Global Elections in the US

Edited by Peter L. McGuire

 

In economic terms, the effects of Romney’s policies, which would create a more unequal and divided society, would not be directly felt outside the United States. But in the past, for better or for worse, other countries have often followed the United State’s example. Many governments quickly adopted Ronald Reagan’s mantra about unregulated markets; they were policies that eventually resulted in the worst global recession since the 1930s. Other countries that followed American leadership have experienced growing inequalities: more money for the rich, less for the poor and the weakening of the middle class.

The contradictory policies proposed by Romney (with a premature intent to reduce the deficit while the American economy is still fragile) almost certainly would hurt the already slow economic growth in the United States. If the crisis in Europe worsens, it could produce another recession. At that point, with a reduction in American demand, the rest of the world would feel fairly direct consequences resulting from the Romney policies.

That brings up the question of globalization, which includes a concerted effort in many areas by the international community. But there is no progress on what is needed for commerce, finance, climate change and a variety of other areas. There are many who partially attribute these failures to a lack of American leadership. But, while Romney could bluster and show strong rhetoric, it is unlikely that other world leaders would follow, because they think that (and I think they are correct) he would be driving the United States (and them) in the wrong direction.

“American Exceptionalism” sells well at home but poorly abroad. George W. Bush’s Iraq War (possibly a violation of international law) demonstrated that, even though U.S. military spending equals that of almost all of the rest of the world combined, the United States has failed to pacify a country that has less than 10 percent of the U.S. population and 1 percent of its GDP.

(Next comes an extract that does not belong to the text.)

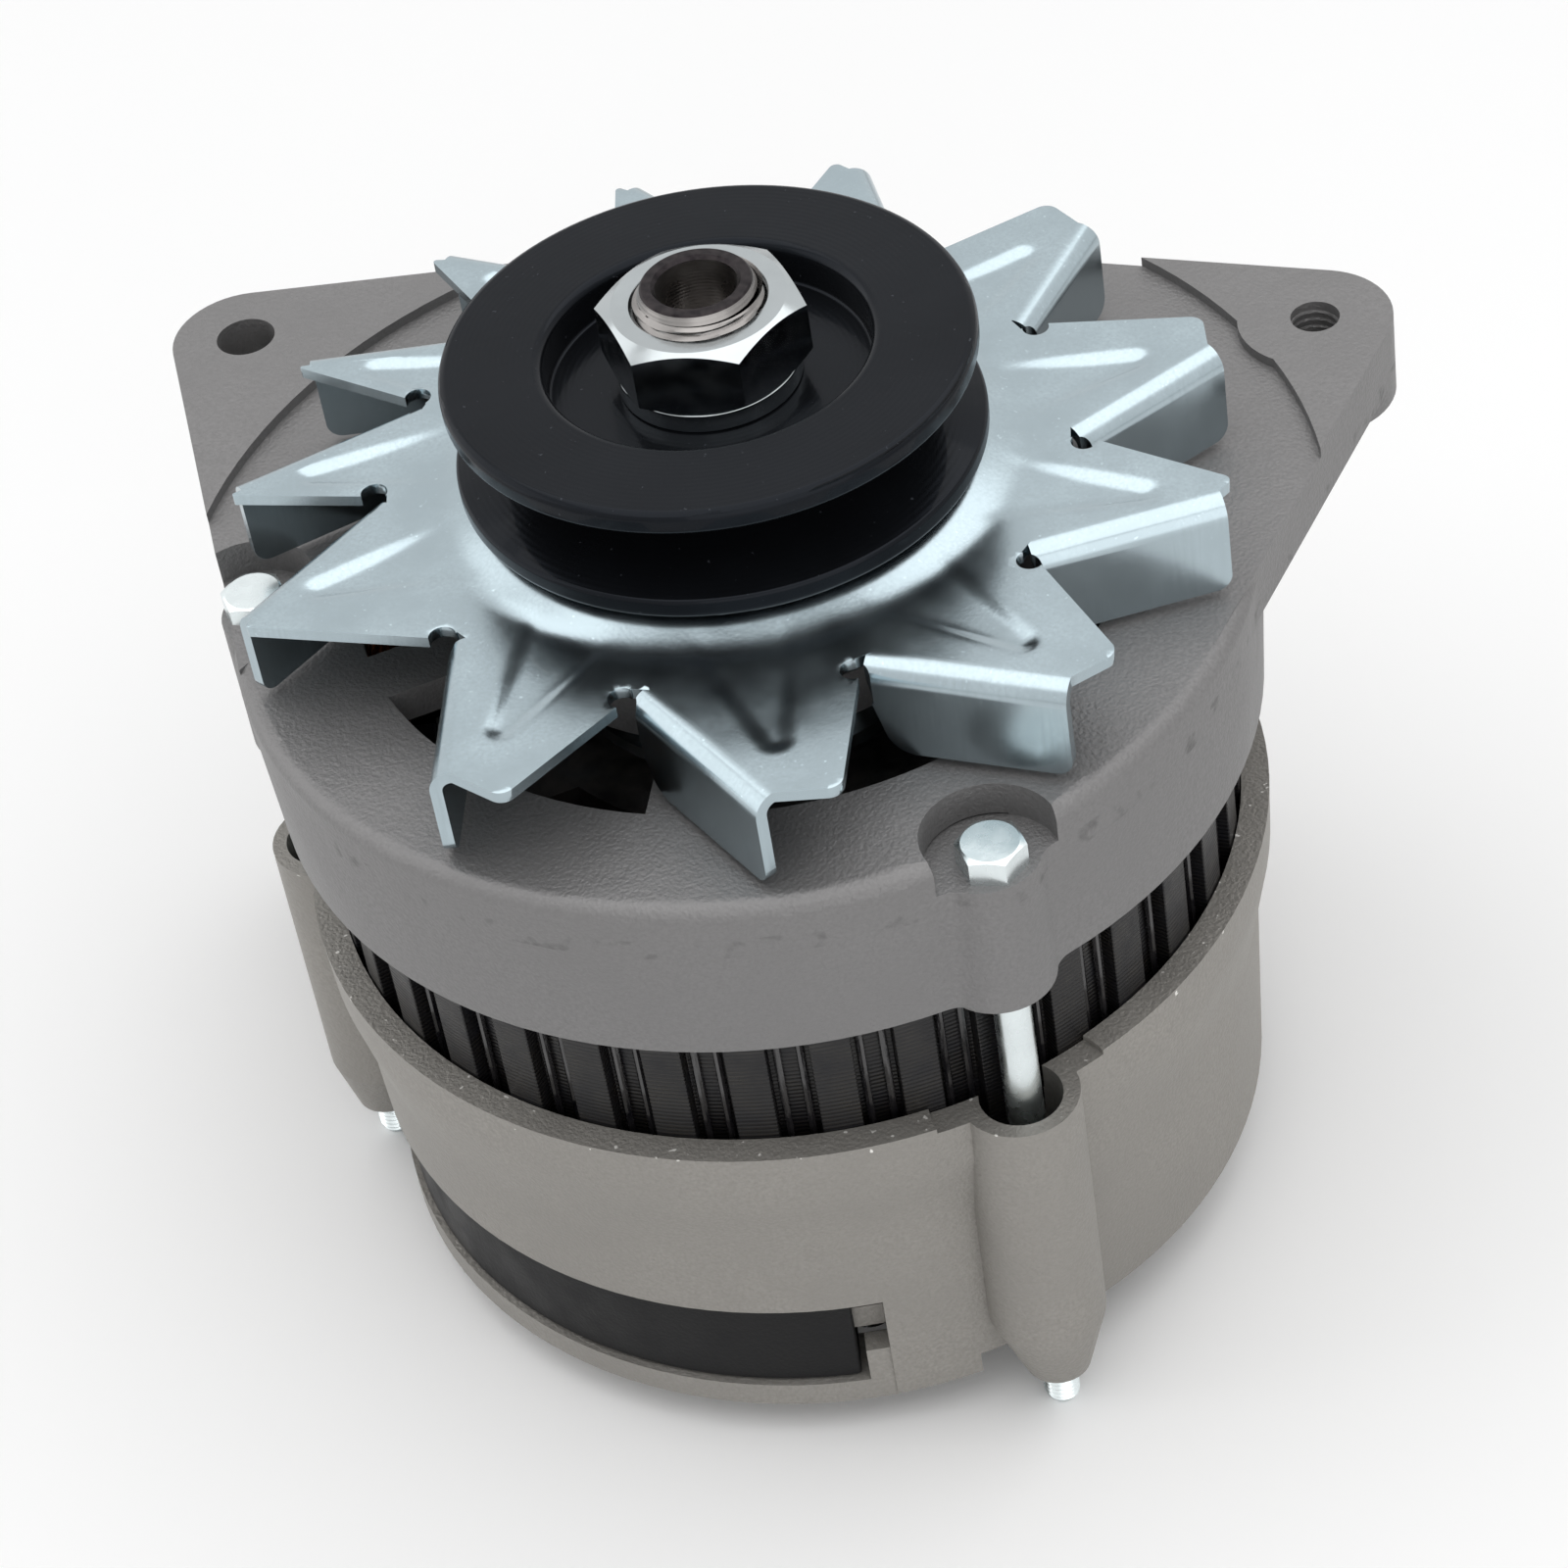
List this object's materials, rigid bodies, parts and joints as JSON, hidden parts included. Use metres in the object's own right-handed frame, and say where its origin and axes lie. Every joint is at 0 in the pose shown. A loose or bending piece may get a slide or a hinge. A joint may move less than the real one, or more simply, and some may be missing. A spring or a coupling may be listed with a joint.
{
  "type": "alternator",
  "caption": "Belt-driven alternator with a folded sheet fan, a V-belt pulley, two cast brackets clamped round a laminated stator, pivot and adjusting ears.",
  "frame": {"origin": "on the shaft axis at the middle of the belt groove", "axes": "+Z along the shaft, out through the pulley nut; -X towards the two pivot holes"},
  "size_m": [0.1718, 0.1571, 0.152],
  "materials": {
    "blasted_aluminium": "shot-blasted casting",
    "rear_aluminium": "shot-blasted casting",
    "zinc_sheet": "bright zinc plating",
    "black_enamel": "glossy black enamel",
    "zinc_steel": "bright zinc plating",
    "shaft_steel": "turned and ground",
    "bearing_steel": "ground and polished",
    "varnished_core": "black varnish over sheet steel",
    "pole_iron": "forged and painted",
    "enamelled_copper": "enamelled wire",
    "ring_copper": "turned copper",
    "sink_aluminium": "stamped sheet",
    "black_moulding": "moulded, fine grain",
    "brown_moulding": "moulded, smooth",
    "carbon": "pressed carbon",
    "spring_steel": "drawn wire"
  },
  "bodies": {
    "housing": {"drive_end_bracket": "blasted_aluminium", "slip_ring_end_bracket": "rear_aluminium", "stator_core": "varnished_core", "stator_windings": "enamelled_copper", "through_bolts": "zinc_steel", "front_bearing_outer_ring": "bearing_steel", "bearing_retainer": "zinc_steel", "retainer_screws": "zinc_steel", "rear_bearing_outer_ring": "bearing_steel", "positive_heat_sink": "sink_aluminium", "negative_heat_sink": "sink_aluminium", "positive_diodes": "zinc_steel", "negative_diodes": "zinc_steel", "rectifier_spacers": "brown_moulding", "rectifier_screws": "zinc_steel", "output_stud": "zinc_steel", "output_bush": "brown_moulding", "output_nut": "zinc_steel", "phase_terminal": "zinc_steel", "phase_terminal_block": "brown_moulding", "rectifier_shield": "black_moulding", "brush_holder": "black_moulding", "regulator": "black_moulding", "regulator_screws": "zinc_steel", "upper_brush_spring": "spring_steel", "lower_brush_spring": "spring_steel", "pivot_bush": "zinc_steel"},
    "rotor": {"rotor_shaft": "shaft_steel", "claw_pole_front": "pole_iron", "claw_pole_rear": "pole_iron", "rotor_yoke": "pole_iron", "field_bobbin": "brown_moulding", "field_coil": "enamelled_copper", "thrust_collar": "shaft_steel", "fan_collar": "zinc_steel", "slip_rings": "ring_copper", "slip_ring_core": "brown_moulding", "fan": "zinc_sheet", "half_round_key": "shaft_steel", "pulley": "black_enamel", "spring_washer": "zinc_steel", "shaft_nut": "zinc_steel", "front_bearing_inner_ring": "bearing_steel", "rear_bearing_inner_ring": "bearing_steel"},
    "front_cage": {"front_bearing_balls": "bearing_steel"},
    "rear_cage": {"rear_bearing_balls": "bearing_steel"},
    "upper_brush": {"upper_brush": "carbon"},
    "lower_brush": {"lower_brush": "carbon"}
  },
  "joints": [
    {"name": "rotor_spin", "type": "hinge", "parent": "housing", "child": "rotor", "pos_m": [0, 0, 0], "axis": [0, 0, 1], "continuous": true},
    {"name": "front_cage_spin", "type": "hinge", "parent": "housing", "child": "front_cage", "pos_m": [0, 0, -0.034], "axis": [0, 0, 1], "continuous": true},
    {"name": "rear_cage_spin", "type": "hinge", "parent": "housing", "child": "rear_cage", "pos_m": [0, 0, -0.103], "axis": [0, 0, 1], "continuous": true},
    {"name": "upper_brush_slide", "type": "slide", "parent": "housing", "child": "upper_brush", "axis": [1, 0, 0], "range_m": [0, 0.003], "stiffness_N_per_m": 300, "springref_m": -0.01, "deforming": ["upper_brush_spring"]},
    {"name": "lower_brush_slide", "type": "slide", "parent": "housing", "child": "lower_brush", "axis": [1, 0, 0], "range_m": [0, 0.003], "stiffness_N_per_m": 300, "springref_m": -0.01, "deforming": ["lower_brush_spring"]}
  ],
  "couplings": [
    {"joint": "front_cage_spin", "follows": "rotor_spin", "ratio": 0.3641},
    {"joint": "rear_cage_spin", "follows": "rotor_spin", "ratio": 0.3659}
  ]
}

Moreover, it turned out that American-style capitalism was neither efficient nor stable. When the income of the majority of Americans stagnated for a decade and a half, it was clear that the American economic model was not delivering to the majority of the citizens as shown by official GDP data. In fact, the model failed even before Bush left office. Together with the human rights violations under his administration, the Great Recession – the predictable (and predicted) result of his economic policies – weakened American soft power as much as the wars in Iraq and Afghanistan weakened American military power.

In terms of values, those of Romney and his running mate Paul Ryan do not paint a better picture. For example, all other advanced countries recognize the right to affordable healthcare and the Affordable Health Care Act proposed by Obama represented a significant step in the right direction. But Romney has criticized this effort and has not offered an alternative.

Among the world’s most advanced countries, the United States is distinguished by its inequality of opportunity for its citizens. The dramatic budget cuts proposed by Romney, targeting the poor and the middle class, would limit social mobility still more. At the same time, they would broaden the military, giving more money for weapons that do not work against enemies that do not exist, enriching military contractors like Halliburton at the cost of the much needed investment in infrastructure and education.

While Bush is not running, Romney has not truly distanced himself from the policies of his presidency. On the contrary, his campaign has included the same advisors, the same devotion to high military spending, the same belief that tax cuts for the rich are the solution to all economic problems and the same fuzzy budget mathematics.

Consider, for example, the three central questions on the global agenda that were mentioned before: climate change, financial regulation and trade. Romney has remained silent on the first, and much of his party is composed of “climate change deniers.” The world cannot hope for genuine leadership from Romney in this area.

With respect to financial regulation, even though the recent crisis has shown the necessity for stricter rules, it has been difficult to reach agreements over many items, especially because the Obama administration is too close to the financial sector. If Romney were to win, there is no doubt that he would not really distance himself from the financial sector: speaking metaphorically, he is the financial sector.

One financial problem on which is there is global agreement is the need to close tax havens that exist mainly to elude and evade taxes, launder money and facilitate corruption. Money does not travel to the Cayman Islands because the sun makes it grow faster; this money thrives in the shadows. But without remorse on the part of Romney for his own use of the banks in the Cayman Islands, there is little probability that we would see progress in this area.

On trade, Romney promises to launch a trade war with China and to declare the country a currency manipulator on his first day in office, a promise that leaves little wiggle room. He refuses to note the significant appreciation of the yuan in real terms in the recent years or to accept that, while variations in China’s exchange rate can affect the bilateral trade deficit, the multilateral commercial deficit is more important. A stronger yuan would simply mean that the U.S. would trade China for other new producers of textiles, clothing and other goods at lower costs.

The irony – that Romney fails to notice – is that other countries accuse the U.S. of currency manipulation. After all, one of the main benefits of the policy of “quantitative easing” used by the Federal Reserve (perhaps the only channel with a significant effect on the real economy) is the depreciation of the U.S. dollar.

There is much at stake for the world in the election. Unfortunately, the majority of those affected, nearly the entire world, cannot influence the results.